Tuple: (Regulatory/Safety, Professional, Analytical/Comparative)

"How do current Cs-137 levels in Pacific fish compare to pre-Fukushima baseline measurements for food safety assessment?"

Tuple: (Metadata/Discovery, General Public, Direct Factual)

"Which countries have studied radioactivity in their coastal waters?"

Notice how each question naturally reflects its tuple's characteristics—the technical complexity, audience expectations, and type of information needed all align perfectly with the dimensional values.

Validation: Expert Approval with Minimal Edits

The real test of our systematic approach came when we shared our 100 generated questions with the lead domain expert on marine radioactivity at IAEA. Would our dimensional framework actually produce realistic, relevant questions that reflected genuine user needs?

The results exceeded our expectations. The expert's feedback was enthusiastic:

"These questions are great! Would very much like to learn more about how they were generated. I made some changes but really very minor as they mostly made sense and have relevance."

This validation was crucial for several reasons:

Minimal editing required: The fact that a world-class expert needed to make only minor adjustments suggests our dimensional approach captured the real variation in how users interact with marine radioactivity data.

Relevance across expertise levels: Questions designed for general public, professionals, and domain experts all passed the expert's review, indicating we successfully modeled the different audience needs.

Coverage of real use cases: The expert's comment that questions "have relevance" confirms we weren't just generating syntactically correct but meaningless queries—these reflected actual information needs.

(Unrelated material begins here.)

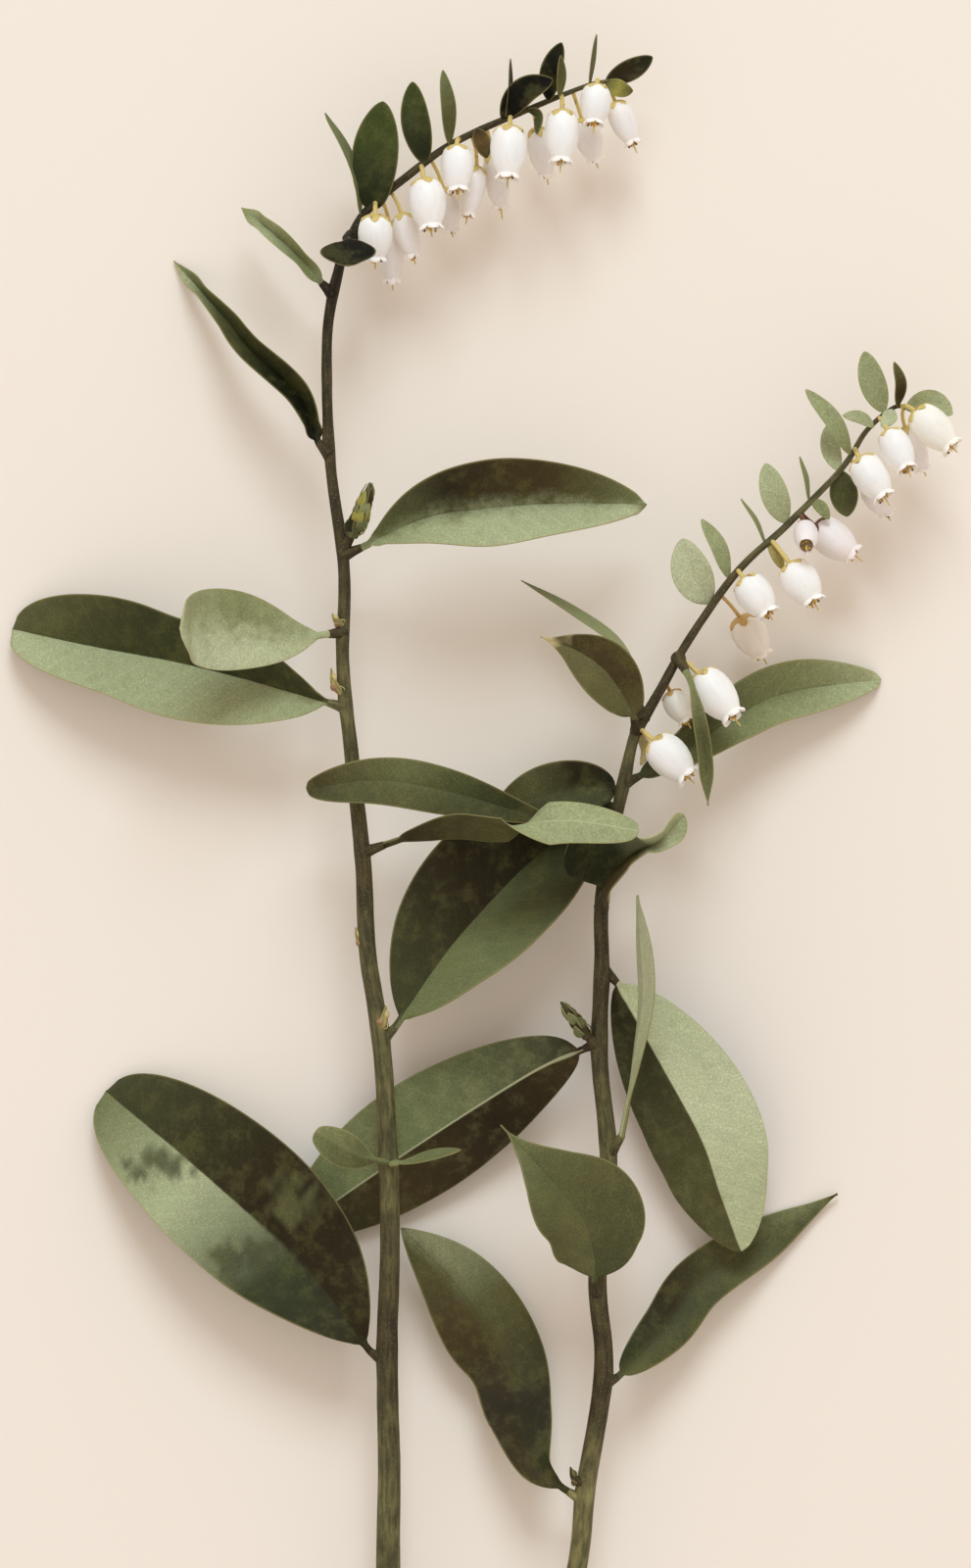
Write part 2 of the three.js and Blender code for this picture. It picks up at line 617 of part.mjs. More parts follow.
function spikeGeometry(spike, borne) {
  const spine = smooth(spike.axis);
  const axis = limb(spike.axis, spike.radii, 7);
  const bracts = spike.bracts.map((bract) =>
    leafGeometry({ ...BRACT, ...bract }, BRACT_CELLS, BRACT_THICK),
  );
  const pedicels = spike.flowers.map(flowerAt).map(({ top, mouth }) => {
    const end = at(top);
    const down = at(mouth).sub(end).normalize();
    const root = nearest(spine, end.clone().addScaledVector(down, -1.5));
    const stop = end.clone().addScaledVector(down, -CLEAR);
    const bend = root.clone().lerp(stop, 0.6).addScaledVector(down, -0.4);
    return limb([root, bend, stop].map((p) => p.toArray()), [PEDICEL_RADIUS, PEDICEL_RADIUS], 5, 3);
  });
  const pegs = borne.map(({ path }) => cushion(spine, path));
  return fused([axis, ...bracts, ...pedicels, ...pegs]);
}

// The spray.
const spray = new THREE.Group();
spray.name = "leatherleaf_spray";

function place(name, geometry, material) {
  const mesh = new THREE.Mesh(geometry, material);
  mesh.name = name;
  spray.add(mesh);
}

const onMain = [...Object.values(MAIN_LEAVES), BUDS.main_bud];
const onSide = [...Object.values(SIDE_LEAVES), BUDS.side_bud];
place("main_stem", stemGeometry(MAIN_STEM, onMain, SMALL_BUDS.main, [SIDE_STEM]), BARK);
place("side_stem", stemGeometry(SIDE_STEM, onSide, SMALL_BUDS.side), BARK);
for (const leaves of [MAIN_LEAVES, SIDE_LEAVES, MAIN_SPIKE_LEAVES, SIDE_SPIKE_LEAVES]) {
  for (const [name, leaf] of Object.entries(leaves)) {
    place(name, leafGeometry(leaf, leaf.cells), LEAF_GREEN);
  }
}
for (const [name, bud] of Object.entries(BUDS)) place(name, budGeometry(bud), BUD_GREEN);
place("main_flower_spike", spikeGeometry(MAIN_SPIKE, Object.values(MAIN_SPIKE_LEAVES)), SPIKE_GREEN);
place("side_flower_spike", spikeGeometry(SIDE_SPIKE, Object.values(SIDE_SPIKE_LEAVES)), SPIKE_GREEN);
for (const [name, spike] of Object.entries({ main: MAIN_SPIKE, side: SIDE_SPIKE })) {
  spike.flowers.forEach((flower, i) => {
    place(`${name}_flower_${i + 1}`, flowerGeometry(flowerAt(flower)), PETAL_WHITE);
  });
}

spray.position.set(-FOOTPRINT_MIDDLE[0], -FOOTPRINT_MIDDLE[1], 0);

export default spray;
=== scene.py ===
"""Leatherleaf: one cut, forked branch in flower, lying on a pale floor and seen from straight above.

The branch is laid out in millimetres on a sheet: x runs right, y runs up from a corner of the sheet and z is
the height above the floor. Every point is moved to the frame, in metres, as its mesh is made.
"""

import math
import random

import bpy
import numpy as np
from mathutils import Matrix, Vector, noise


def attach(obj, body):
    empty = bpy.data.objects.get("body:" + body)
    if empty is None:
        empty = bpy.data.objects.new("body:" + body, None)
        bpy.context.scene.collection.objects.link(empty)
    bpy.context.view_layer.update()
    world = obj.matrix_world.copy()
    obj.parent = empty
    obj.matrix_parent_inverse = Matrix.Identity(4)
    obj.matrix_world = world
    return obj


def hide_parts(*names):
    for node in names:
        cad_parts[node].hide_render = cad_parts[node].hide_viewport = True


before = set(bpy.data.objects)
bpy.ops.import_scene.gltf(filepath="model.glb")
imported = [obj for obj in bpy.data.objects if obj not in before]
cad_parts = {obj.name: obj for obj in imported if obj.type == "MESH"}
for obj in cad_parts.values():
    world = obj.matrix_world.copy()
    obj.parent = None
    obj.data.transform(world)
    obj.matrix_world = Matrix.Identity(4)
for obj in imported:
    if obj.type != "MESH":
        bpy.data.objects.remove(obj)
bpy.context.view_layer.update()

MM = 0.001
FOOTPRINT_MIDDLE = np.array([49.53, 59.16, 0.0])

# Leaf sizes, in millimetres. A leaf narrower than the full width is also thinner. A blade folds and swells
# only where it is wide enough: each pair is the half widths between which that sets in.
BLADE_THICK = 0.3
MARGIN_THICK = 0.14
MIDRIB_THICK = 0.34
MIDRIB_WIDE = 0.42
MIDRIB_GROOVE = 0.13
STALK_LONG = 2.2
STALK_WIDE = 0.72
STALK_THICK = 0.6
BLUNT_TIP = 0.08
MARGIN_ROUND = 0.045
UNDULATION = 0.22
UNDULATION_LONG = 7.0
FULL_WIDTH = 8.0
FOLD_HALF_WIDTHS = (0.3, 1.5)
SWELL_HALF_WIDTHS = (0.5, 3.0)
LEAF_CELLS = (22, 72)
BRACT_CELLS = (10, 26)
SCALE_CELLS = (6, 12)

# Stem sizes, in millimetres, of a stem, the axis of a spike, and the slim limbs, which are bud cores and
# flower stalks. A peg is the foot of a leaf's stalk, and flares by these shares from the stem to its end.
BARK_SIDES = 36
BARK_STEP = 0.3
AXIS_SIDES = 20
AXIS_STEP = 0.25
SLIM_SIDES = 12
SLIM_STEP = 0.15
BARK_RELIEF = 0.045
NODE_SWELL = 0.22
NODE_LONG = 1.6
PEG_RADIUS = 0.4
PEG_FLARE = (2.0, 1.35, 1.0)
PEG_OVERLAP = 0.3
PEG_SIDES = 14
PEG_STEP = 0.2
PEG_MIDDLE = 0.55
PEG_ARCH = 0.1
FORK_RADIUS = 0.85
FORK_SIDES = 28

# Flower sizes, in millimetres. The profiles of the urn and the calyx are shares of its radius and its length.
PETAL_THICK = 0.1
SEPAL_THICK = 0.09
PETAL_SIDES = 40
LOBES = 5
URN = [
    (0.42, 0.01), (0.70, 0.055), (0.87, 0.15), (0.97, 0.28), (1.00, 0.41), (0.97, 0.55), (0.89, 0.68),
    (0.76, 0.80), (0.64, 0.875), (0.57, 0.915), (0.59, 0.94), (0.64, 0.965), (0.70, 0.985),
]
URN_THROAT = 9
CALYX = [(0.28, -0.03), (0.45, -0.012), (0.62, 0.02), (0.76, 0.055), (0.835, 0.09), (0.885, 0.12)]
CALYX_THROAT = 1
ANTHERS = 6
ANTHER_LONG = 0.65
ANTHER_TIP = 0.25
ANTHER_RADIUS = 0.14
STYLE_RADIUS = 0.12
STALK_RADIUS_FRONT = 0.26
STALK_RADIUS_BACK = 0.2

# Plain colours, as sRGB. Every tone of the plant is named from here.
TONES = {
    "black": "#0f0e06",
    "near_black": "#1e210e",
    "dark_brown": "#2c2512",
    "brown": "#5a4420",
    "umber": "#463b20",
    "deep_green": "#33391d",
    "forest": "#3f481f",
    "dark_olive": "#45472a",
    "olive": "#595936",
    "moss": "#6d734b",
    "sage": "#82875b",
    "pale_sage": "#979d72",
    "silver_sage": "#a8ae85",
    "silver": "#b8bd98",
    "straw_green": "#a09358",
    "straw": "#cdbb86",
    "yellow_green": "#969045",
    "bark_black": "#241b0c",
    "bark_dark": "#40371c",
    "bark_olive": "#5f5a36",
    "bark_light": "#777146",
    "bud_pink": "#a9806a",
    "petal_white": "#fcf7ee",
    "petal_shade": "#f9efe5",
    "petal_pink": "#f7ebe4",
    "petal_peach": "#f8e9d6",
    "petal_cream": "#fbf4e3",
    "calyx_yellow": "#d2bb70",
    "calyx_orange": "#c8a05c",
    "calyx_brown": "#6a4527",
}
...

This expert validation gave us confidence that our systematic approach produces higher-quality test cases than ad-hoc question generation, setting us up for meaningful evaluation of our RAG system.

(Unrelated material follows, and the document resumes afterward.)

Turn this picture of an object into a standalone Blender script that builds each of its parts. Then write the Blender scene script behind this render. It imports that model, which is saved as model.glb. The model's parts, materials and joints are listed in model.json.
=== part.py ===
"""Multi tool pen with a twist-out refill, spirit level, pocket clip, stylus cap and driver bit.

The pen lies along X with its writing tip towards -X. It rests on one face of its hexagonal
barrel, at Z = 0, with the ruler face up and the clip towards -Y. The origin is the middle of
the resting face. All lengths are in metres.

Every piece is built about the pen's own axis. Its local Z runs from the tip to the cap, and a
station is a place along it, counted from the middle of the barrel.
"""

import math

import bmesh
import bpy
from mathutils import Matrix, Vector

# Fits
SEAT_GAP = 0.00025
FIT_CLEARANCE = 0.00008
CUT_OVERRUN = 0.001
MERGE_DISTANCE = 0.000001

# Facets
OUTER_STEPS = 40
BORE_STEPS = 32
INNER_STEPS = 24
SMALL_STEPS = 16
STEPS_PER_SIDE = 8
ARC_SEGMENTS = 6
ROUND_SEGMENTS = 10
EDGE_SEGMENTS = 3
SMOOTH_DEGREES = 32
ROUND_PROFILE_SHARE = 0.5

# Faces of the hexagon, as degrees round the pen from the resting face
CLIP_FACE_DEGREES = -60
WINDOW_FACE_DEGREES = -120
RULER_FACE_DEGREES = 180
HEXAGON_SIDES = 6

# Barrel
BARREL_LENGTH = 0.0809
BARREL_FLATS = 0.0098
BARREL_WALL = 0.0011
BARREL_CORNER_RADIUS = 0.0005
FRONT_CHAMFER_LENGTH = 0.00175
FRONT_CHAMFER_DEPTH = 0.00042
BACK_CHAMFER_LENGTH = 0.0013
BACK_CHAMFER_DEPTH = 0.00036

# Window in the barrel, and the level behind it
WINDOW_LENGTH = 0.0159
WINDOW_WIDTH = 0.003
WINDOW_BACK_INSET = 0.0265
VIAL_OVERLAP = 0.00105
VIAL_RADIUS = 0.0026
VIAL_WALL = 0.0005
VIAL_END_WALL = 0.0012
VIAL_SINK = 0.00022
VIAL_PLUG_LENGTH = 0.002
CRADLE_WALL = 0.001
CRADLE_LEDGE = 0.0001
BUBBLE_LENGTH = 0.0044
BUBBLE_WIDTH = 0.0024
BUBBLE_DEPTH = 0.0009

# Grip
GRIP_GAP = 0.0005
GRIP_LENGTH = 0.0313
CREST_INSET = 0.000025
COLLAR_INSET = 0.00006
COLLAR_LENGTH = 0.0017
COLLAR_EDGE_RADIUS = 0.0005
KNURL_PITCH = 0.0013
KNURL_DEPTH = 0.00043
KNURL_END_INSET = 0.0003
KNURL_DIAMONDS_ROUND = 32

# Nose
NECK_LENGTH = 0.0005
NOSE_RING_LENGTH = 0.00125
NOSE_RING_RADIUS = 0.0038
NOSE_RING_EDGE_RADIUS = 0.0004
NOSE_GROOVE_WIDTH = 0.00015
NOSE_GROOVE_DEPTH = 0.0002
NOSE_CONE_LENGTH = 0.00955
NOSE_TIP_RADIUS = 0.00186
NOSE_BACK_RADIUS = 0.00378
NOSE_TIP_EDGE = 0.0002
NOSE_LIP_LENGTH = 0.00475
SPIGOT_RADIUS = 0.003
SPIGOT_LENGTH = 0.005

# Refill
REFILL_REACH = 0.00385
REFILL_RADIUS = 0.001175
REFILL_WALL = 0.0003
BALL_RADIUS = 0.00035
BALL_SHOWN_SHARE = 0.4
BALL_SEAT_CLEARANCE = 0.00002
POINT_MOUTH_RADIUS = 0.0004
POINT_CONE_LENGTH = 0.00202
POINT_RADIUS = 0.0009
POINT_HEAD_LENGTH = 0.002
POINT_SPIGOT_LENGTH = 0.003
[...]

What's Next: From Questions to Systematic Evaluation

Having validated our question set, we now have a solid foundation for systematic RAG evaluation. But generating good questions is just the beginning—the real work lies in understanding how and why our system fails.

The next phase follows a rigorous methodology adapted from Grounded Theory in qualitative research:

1. Trace Collection We'll run our RAG system on all 100 questions and collect complete "traces"—the full sequence of retrieval, reasoning, and response generation for each query. This gives us the raw material to understand system behavior.

2. Open Coding Rather than starting with predefined error categories, we'll read through traces and make detailed notes about anything that seems problematic—hallucinations, irrelevant retrievals, inappropriate tone, missing context. This "open coding" process from grounded theory captures the full spectrum of how our system actually fails.

3. Axial Coding We'll then cluster similar failure observations into coherent, non-overlapping failure modes through "axial coding"—another grounded theory technique. This moves us from scattered observations to a structured taxonomy of what goes wrong and why.

4. Quantification and Prioritization With clear failure modes defined, we can measure their prevalence across our test set and prioritize which issues to tackle first based on frequency and impact.

5. Automated Evaluation Finally, we can train LLM-as-judge evaluators to detect these specific failure modes at scale, enabling continuous monitoring as we iterate on our system.

This systematic approach ensures we're not just measuring generic "helpfulness" but understanding the specific ways our marine radioactivity RAG system falls short of user expectations.